• Your instructions:
What lies from the line containing "upper_turns = Pos(0, 0, upper_bottom)" through the line containing "obj.parent = empty"? Print exactly those lines, with both ends, and no others.

• Data lines:
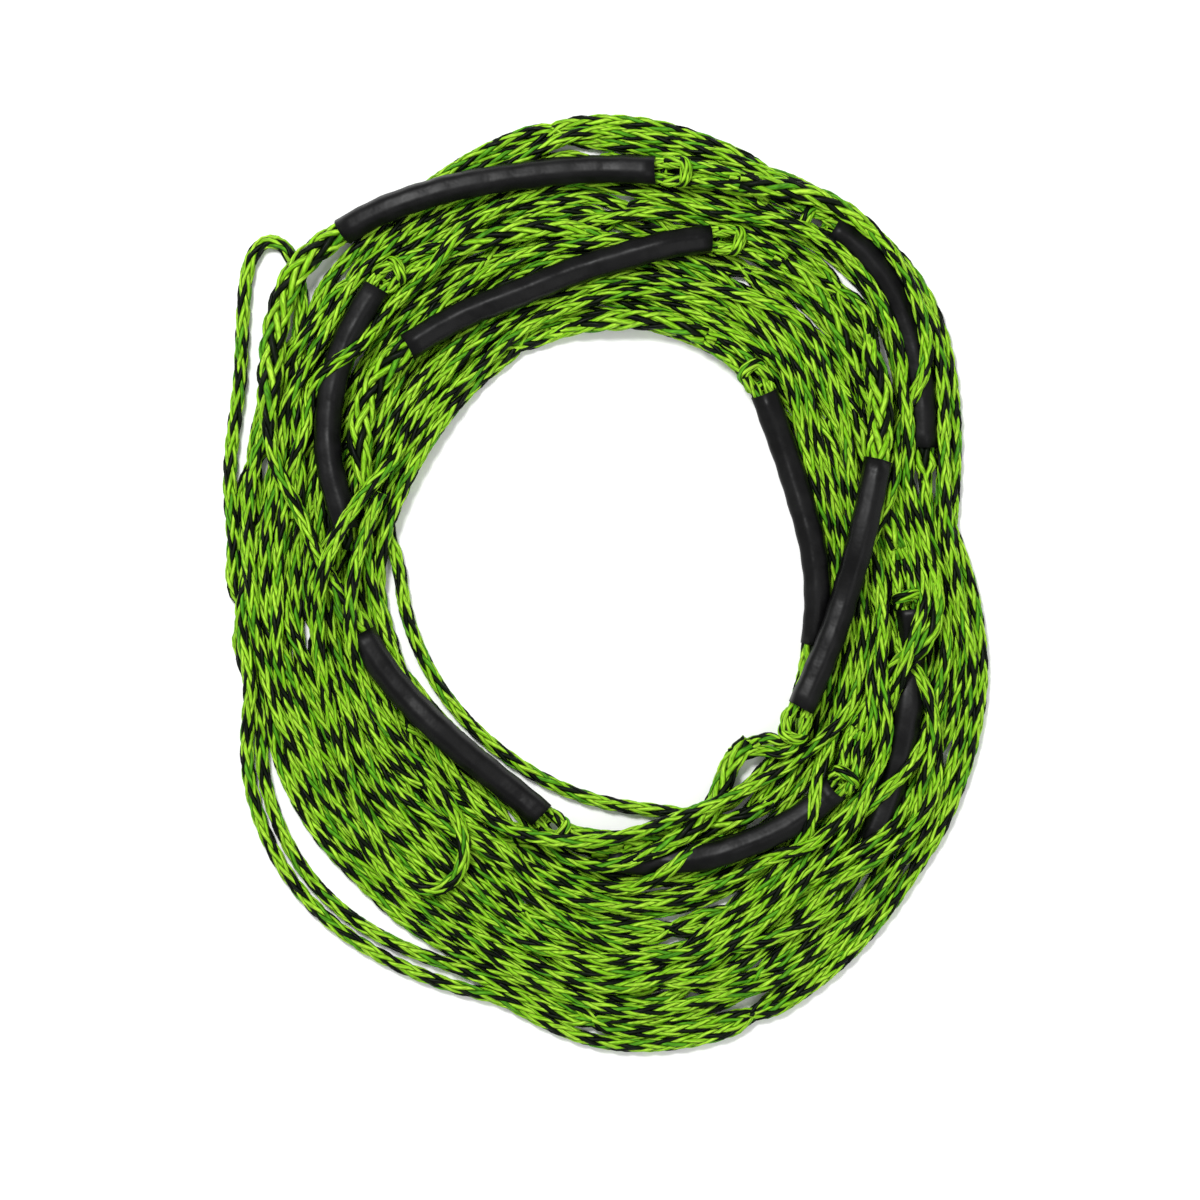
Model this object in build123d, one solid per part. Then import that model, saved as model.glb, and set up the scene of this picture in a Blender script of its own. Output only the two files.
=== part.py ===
"""A multi-section tow line, loosely coiled and lying flat on one side.

Ten sections of hollow braided rope are joined loop through loop. At each of the nine
joins the rope's tail is buried inside its own hollow braid, and a black sleeve covers
that splice. Most of the line is wound in three coils, and its uncoiled stretches lie
over and beside them.
Millimetres, +Z up, origin at the middle of the coil on the surface it lies on.
"""

import os
from math import atan2, cos, degrees, hypot, pi, radians, sin, tan

from build123d import *

# Overall size of the coil as it lies
coil_length = 410.0
coil_width = 329.0

# Rope and splices
rope_diameter = 6.4
splice_diameter = 12.2
packed_splice_diameter = 9.8
tail_diameter = 5.8
tail_setback = 9.0

# Black sleeves over the splices
sleeve_length = 112.0
long_sleeve_length = 140.0
least_splice_shown = 4.0
sleeve_wall = 1.1
sleeve_clearance = 0.2

# The coil's two layers of turns underneath, and the one that lies between the sleeves
layers_underneath = 2
nesting = 0.94
inner_share = 0.36
edge_rounding = 2.5
upper_inset_outside = 6.0
upper_inset_inside = 4.0

# Loop-through-loop joins
join_width = 19.2
join_wraps = 2
leg_length = 18.0
leg_end_gap = 0.3

# Clearances
rest_gap = 0.3
side_gap = 0.4
over_gap = 0.5

sleeve_bore = packed_splice_diameter + 2 * sleeve_clearance
sleeve_diameter = sleeve_bore + 2 * sleeve_wall
join_height = 2 * rope_diameter
base_height = layers_underneath * rope_diameter * nesting
upper_bottom = base_height + rest_gap
upper_height = rope_diameter * nesting
upper_top = upper_bottom + upper_height

# Heights of a centre line: on the floor, on the coil, on its upper turns, over a sleeve
floor_level = rope_diameter / 2
join_level = base_height + rest_gap + join_height / 2
upper_level = upper_top + rest_gap + rope_diameter / 2
over_level = join_level + sleeve_diameter / 2 + over_gap + rope_diameter / 2

# Radius of the coil's outside and inside, every 22.5 degrees from +X towards +Y
outside_radii = (
    158.4, 159, 191, 196, 204.5, 191, 178, 160, 158, 160, 168, 176, 202.6, 203, 189, 175.6,
)
inside_radii = (
    105, 102, 103, 111, 111, 105, 97, 93, 94, 90, 88, 94, 108, 106, 105, 104,
)
drawn_length = 410.0
drawn_width = 329.0


def place(x, y):
    """A point of the layout, stretched with the coil's overall size."""
    return x * coil_width / drawn_width, y * coil_length / drawn_length


def ring_points(radii, inset=0.0):
    """Points of a closed outline around the coil, each moved inwards by inset."""
    step = 2 * pi / len(radii)
    return [
        place((radius - inset) * cos(i * step), (radius - inset) * sin(i * step))
        for i, radius in enumerate(radii)
    ]


def outline(points):
    """The face inside a smooth closed curve through the points."""
    curve = Spline(*points, periodic=True)
    return make_face(curve)


def coil_solid(outer_points, inner_points, bottom, height):
    """A flat-bottomed ring between two outlines, with its outer edges eased."""
    outer = extrude(outline(outer_points), height)
    rims = outer.faces().filter_by(Axis.Z).edges()
    outer = chamfer(rims, edge_rounding)
    inner = extrude(outline(inner_points), height)
    return Pos(0, 0, bottom) * (outer - inner)


def route_wire(name, points):
    """Straight runs joined by arcs as large as the runs allow."""
    points = [Vector(*point) for point in points]
    bends = []
    for before, here, after in zip(points, points[1:], points[2:]):
        turn = radians((here - before).get_angle(after - here))
        shorter = min((here - before).length, (after - here).length)
        bends.append(0.45 * shorter / tan(turn / 2))
    print(name, "bend radii", [round(bend) for bend in bends])
    if not bends:
        return Wire([Edge.make_line(points[0], points[1])])
    return FilletPolyline(*points, radius=bends).wire()


def tube(wire, diameter, bore=0.0):
    """A round solid along a wire, hollow where a bore is given."""
    section_plane = Plane(origin=wire @ 0, z_dir=wire % 0)
    solid = sweep(section_plane * Circle(diameter / 2), path=wire)
    if bore:
        solid -= sweep(section_plane * Circle(bore / 2), path=wire)
    return solid


def check_volume(name, solid, wire, diameter):
    """Prints a tube's volume against its section times its length."""
    expected = pi * diameter**2 / 4 * wire.length
    print(name, "length", round(wire.length, 1), "volume ratio", round(solid.volume / expected, 4))


def raised(points, level):
    """Layout points as places in space, at the level given unless one names its own."""
    return [(*place(*point[:2]), point[2] if len(point) > 2 else level) for point in points]


def band(points, width):
    """The strip of floor under a route, as joined slots."""
    strip = None
    for start, end in zip(points, points[1:]):
        length = hypot(end[0] - start[0], end[1] - start[1])
        angle = degrees(atan2(end[1] - start[1], end[0] - start[0]))
        middle = Pos((start[0] + end[0]) / 2, (start[1] + end[1]) / 2)
        piece = middle * Rot(0, 0, angle) * SlotCenterToCenter(length, width)
        strip = piece if strip is None else strip + piece
    return strip


def join_frame(route):
    """The plane at the middle of a join, with its X along the splice that leaves it."""
    start = Vector(*route[0])
    ahead = Vector(route[1][0] - route[0][0], route[1][1] - route[0][1], 0).normalized()
    middle = start - ahead * (join_wraps * rope_diameter / 2 + side_gap)
    return Plane(origin=(middle.X, middle.Y, join_level), x_dir=ahead, z_dir=(0, 0, 1))


def join_solid(route):
    """Two flat wraps of rope around the legs that they hold, as one knot."""
    bend = rope_diameter / 2
    straight = join_width - 2 * rope_diameter
    knot = Box(join_wraps * rope_diameter, straight + bend, rope_diameter)
    for i in range(join_wraps):
        shift = (i - (join_wraps - 1) / 2) * rope_diameter
        wrap_plane = Plane(origin=(shift, 0, 0), x_dir=(0, 1, 0), z_dir=(1, 0, 0))
        disc = wrap_plane * SlotOverall(join_width, join_height)
        wrap = extrude(disc, rope_diameter / 2 - side_gap / 4, both=True)
        knot += fillet(wrap.edges(), rope_diameter / 2 - side_gap)
    return join_frame(route).location * knot


def leg_tubes(route, length):
    """The two legs of the neighbouring section's loop, leaving the join's far face."""
    frame = join_frame(route)
    legs = []
    for side in (-1, 1):
        offset = side * (rope_diameter / 2 + side_gap / 4)
        start = -(join_wraps * rope_diameter / 2 + leg_end_gap)
        drop = base_height + rest_gap + rope_diameter / 2 - join_level
        leg = Plane(origin=(start, offset, drop), z_dir=(-1, 0, 0)) * Circle(rope_diameter / 2)
        legs.append(frame.location * extrude(leg, length, dir=(-1, 0, 0)))
    return legs


# Each join's splice, from the join outwards: it runs through the sleeve, then bare.
joins = {
    "top": [
        (33, 178.2), (8, 179.9), (-21, 178.8), (-46, 175.2), (-66, 171.6), (-84.5, 165.8),
        (-103, 158.2), (-117.2, 150), (-128, 141.5), (-135.4, 131), (-140, 118),
        (-142.2, 103), (-142.8, 88), (-144.5, 74),
    ],
    "upper_middle": [
        (56.5, 150.2), (33.8, 148.1), (8, 141.7), (-17.8, 133.1), (-40, 123.8),
        (-59, 117.2), (-75, 108.5), (-90.5, 97), (-99.6, 85), (-104.2, 71),
        (-104.6, 57), (-101, 45),
    ],
    "upper_left": [
        (-94, 133.5), (-104, 118.5), (-112, 102.5), (-117.3, 85), (-119.2, 66.5),
        (-117.4, 49), (-112.7, 33.5), (-106.2, 21),
    ],
    "inner_right": [
        (72.5, 77), (78.2, 61.5, 18.3), (85, 42, 13.2), (91.3, 21, 8.4), (94.6, 0, 6.6),
        (94, -20, 6.4), (90.2, -36, 6.4), (84.5, -49, 6.4),
    ],
    "right": [
        (82.5, -60.5), (88.6, -48), (95.6, -31), (102.8, -12.5, 19.2), (109.2, 8.5, 19.2),
        (114.8, 30), (118.6, 50), (120.6, 68), (120.4, 84), (116.8, 98),
    ],
    "lower_left": [
        (-28.5, -96.5), (-40, -88.2), (-54.5, -76.5), (-70.5, -62.8), (-86.6, -46.4),
        (-100.6, -27.5), (-110.5, -8.5), (-116.3, 8),
    ],
    "upper_right": [
        (110.5, 149), (121.6, 135), (130.3, 119), (135.8, 101), (138.6, 82), (139.4, 62.5),
        (138.2, 46), (136.6, 33),
    ],
    "lower_right": [
        (135.5, -15.5), (133.8, -33), (132.6, -52), (129.8, -71.5), (125, -90),
        (118.4, -108), (110.2, -125), (102, -137),
    ],
    "bottom": [
        (99.5, -91), (85.5, -102.2), (66, -111.5), (44, -117.6), (21.5, -119.8),
        (2, -119.2), (-12.5, -116.5),
    ],
}
long_sleeves = ("top", "upper_middle")
short_legs = {"upper_left": 4.0, "right": 2.0, "bottom": 4.0, "lower_left": 4.0}

# Single rope that lies loose over or beside the coil
loose_routes = {
    "handle_end_loop": [
        (-161.3, 35, floor_level), (-162.4, 51, floor_level), (-159.6, 69, floor_level),
        (-156.4, 90, floor_level), (-156, 111, floor_level), (-154.8, 130, floor_level),
        (-153, 141.5, floor_level), (-147.4, 150.6, floor_level), (-138.2, 150.2, floor_level),
        (-133.4, 140, floor_level), (-128.9, 125.2, floor_level),
    ],
    "boat_end_loop": [
        (-85.5, 57.5, over_level - 4), (-95, 48, over_level), (-104.5, 36.5, over_level + 0.4),
        (-113.5, 22, over_level), (-119.6, 7, over_level + 0.3), (-122.4, -10, over_level),
        (-122, -30, over_level - 3), (-118.5, -50.5, upper_level), (-113, -72, upper_level),
        (-106, -92, upper_level), (-97.5, -110, upper_level), (-88.5, -124.5, upper_level),
        (-78, -133.6, upper_level), (-66.4, -132.4, upper_level), (-59.4, -123, upper_level),
        (-58.4, -109.5, upper_level), (-64.2, -95.5, upper_level), (-75, -82, upper_level),
        (-87.8, -68.2, upper_level), (-98, -54, upper_level + 1), (-104.2, -38, over_level - 2),
        (-108.2, -20, over_level), (-108.4, -2, over_level + 0.3), (-103.4, 14, over_level - 3),
    ],
    "inner_strand": [
        (-87.6, 6, floor_level), (-86.6, -8, floor_level), (-79.6, -28.2, floor_level),
        (-70, -46, floor_level), (-57.5, -61, floor_level), (-42.5, -74, floor_level),
        (-24.5, -85.6, floor_level), (-5, -93.6, floor_level), (14, -97.2, floor_level),
        (31.6, -98.7, floor_level),
    ],
    "outer_strand": [
        (-153.5, -63, floor_level), (-154, -80, floor_level), (-149.6, -100, floor_level),
        (-141, -119.5, floor_level), (-128.4, -137, floor_level), (-112, -151.6, floor_level),
        (-93, -163.2, floor_level), (-74, -171.4, floor_level), (-57, -176.6, floor_level),
    ],
    "second_outer_strand": [
        (-147, -80, floor_level), (-143, -98, floor_level), (-135, -115.8, floor_level),
        (-123.6, -131.8, floor_level), (-108.6, -145.4, floor_level),
        (-91, -155.6, floor_level), (-73.4, -162.8, floor_level),
    ],
    "loose_eye_rope": [
        (68.8, -74.4, 14.2), (62.2, -76, 9.4), (56.8, -80.4, 5.4), (53.4, -86.4, floor_level),
    ],
}

# The wound stretches: two coils side by side, and the upper turns between the sleeves
outer_points = ring_points(outside_radii)
inner_points = ring_points(inside_radii)
middle_radii = [
    inside + inner_share * (outside - inside)
    for inside, outside in zip(inside_radii, outside_radii)
]
boat_end_coil = coil_solid(outer_points, ring_points(middle_radii), 0.0, base_height)
handle_end_coil = coil_solid(ring_points(middle_radii, side_gap), inner_points, 0.0, base_height)

upper_face = outline(ring_points(outside_radii, upper_inset_outside))
upper_face -= outline(ring_points(inside_radii, -upper_inset_inside))
shapes = {"boat_end_coil": boat_end_coil, "handle_end_coil": handle_end_coil}

for name, layout in joins.items():
    route = raised(layout, join_level)
    wire = route_wire(name, route)
    wanted = long_sleeve_length if name in long_sleeves else sleeve_length
    covered = min(wanted, wire.length - least_splice_shown) / wire.length
    in_sleeve = wire.trim(0.0, covered)
    shapes[f"{name}_sleeve"] = tube(in_sleeve, sleeve_diameter, sleeve_bore)
    core = tube(in_sleeve, packed_splice_diameter)
    check_volume(name, core, in_sleeve, packed_splice_diameter)
    core += tube(wire.trim(covered, 1.0), splice_diameter)
    buried = wire.trim(0.0, 1.0 - tail_setback / wire.length)
    shapes[f"{name}_splice"] = core - tube(buried, tail_diameter + 2 * sleeve_clearance)
    inner_end = 1.0 - (tail_setback + rest_gap) / wire.length
    shapes[f"{name}_buried_tail"] = tube(wire.trim(0.0, inner_end), tail_diameter)
    shapes[f"{name}_join"] = join_solid(route)
    legs = leg_tubes(route, short_legs.get(name, leg_length))
    shapes[f"{name}_loop_legs"] = Compound(children=legs)
    frame = join_frame(route)
    reach = join_wraps * rope_diameter / 2 + short_legs.get(name, leg_length)
    leg_end = frame.origin - frame.x_dir * reach
    upper_face -= band(route, max(sleeve_diameter, splice_diameter) + 2 * side_gap)
    upper_face -= band([tuple(leg_end), route[0]], join_width + 2 * side_gap)

upper_turns = Pos(0, 0, upper_bottom) * extrude(upper_face, upper_height)
shapes["middle_sections_coil"] = max(upper_turns.solids(), key=lambda part: part.volume)

for name, layout in loose_routes.items():
    wire = route_wire(name, raised(layout, upper_level))
    shapes[name] = tube(wire, rope_diameter)
    check_volume(name, shapes[name], wire, rope_diameter)

os.makedirs("parts", exist_ok=True)
for name, shape in shapes.items():
    export_step(shape, f"parts/{name}.step")
print("nodes", len(shapes))
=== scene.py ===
"""A sectioned tow rope, loosely coiled and lying flat, in metres on the CAD part's frame.

Ten sections of hollow braid are joined loop through loop, with a black sleeve beside
each join. The whole line is laid as one route, dropped until its turns rest on each
other, and then made as braided yarns, sleeves and knots.
"""

from math import atan2, hypot, pi

import bpy
import numpy as np
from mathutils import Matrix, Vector


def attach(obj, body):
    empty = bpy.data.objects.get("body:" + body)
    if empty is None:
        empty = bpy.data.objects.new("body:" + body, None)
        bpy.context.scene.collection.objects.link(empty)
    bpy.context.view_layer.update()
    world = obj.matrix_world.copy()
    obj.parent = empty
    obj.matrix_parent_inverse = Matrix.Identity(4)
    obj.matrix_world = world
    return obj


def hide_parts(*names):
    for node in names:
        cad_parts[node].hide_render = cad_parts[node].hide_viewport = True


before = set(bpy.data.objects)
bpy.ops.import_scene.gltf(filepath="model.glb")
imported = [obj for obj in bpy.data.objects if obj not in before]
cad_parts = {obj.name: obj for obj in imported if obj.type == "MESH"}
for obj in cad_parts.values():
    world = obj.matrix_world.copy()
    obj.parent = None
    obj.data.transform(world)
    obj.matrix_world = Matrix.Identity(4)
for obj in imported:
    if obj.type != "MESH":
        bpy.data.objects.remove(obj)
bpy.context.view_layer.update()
random = np.random.default_rng(7)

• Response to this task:
upper_turns = Pos(0, 0, upper_bottom) * extrude(upper_face, upper_height)
shapes["middle_sections_coil"] = max(upper_turns.solids(), key=lambda part: part.volume)

for name, layout in loose_routes.items():
    wire = route_wire(name, raised(layout, upper_level))
    shapes[name] = tube(wire, rope_diameter)
    check_volume(name, shapes[name], wire, rope_diameter)

os.makedirs("parts", exist_ok=True)
for name, shape in shapes.items():
    export_step(shape, f"parts/{name}.step")
print("nodes", len(shapes))
=== scene.py ===
"""A sectioned tow rope, loosely coiled and lying flat, in metres on the CAD part's frame.

Ten sections of hollow braid are joined loop through loop, with a black sleeve beside
each join. The whole line is laid as one route, dropped until its turns rest on each
other, and then made as braided yarns, sleeves and knots.
"""

from math import atan2, hypot, pi

import bpy
import numpy as np
from mathutils import Matrix, Vector


def attach(obj, body):
    empty = bpy.data.objects.get("body:" + body)
    if empty is None:
        empty = bpy.data.objects.new("body:" + body, None)
        bpy.context.scene.collection.objects.link(empty)
    bpy.context.view_layer.update()
    world = obj.matrix_world.copy()
    obj.parent = empty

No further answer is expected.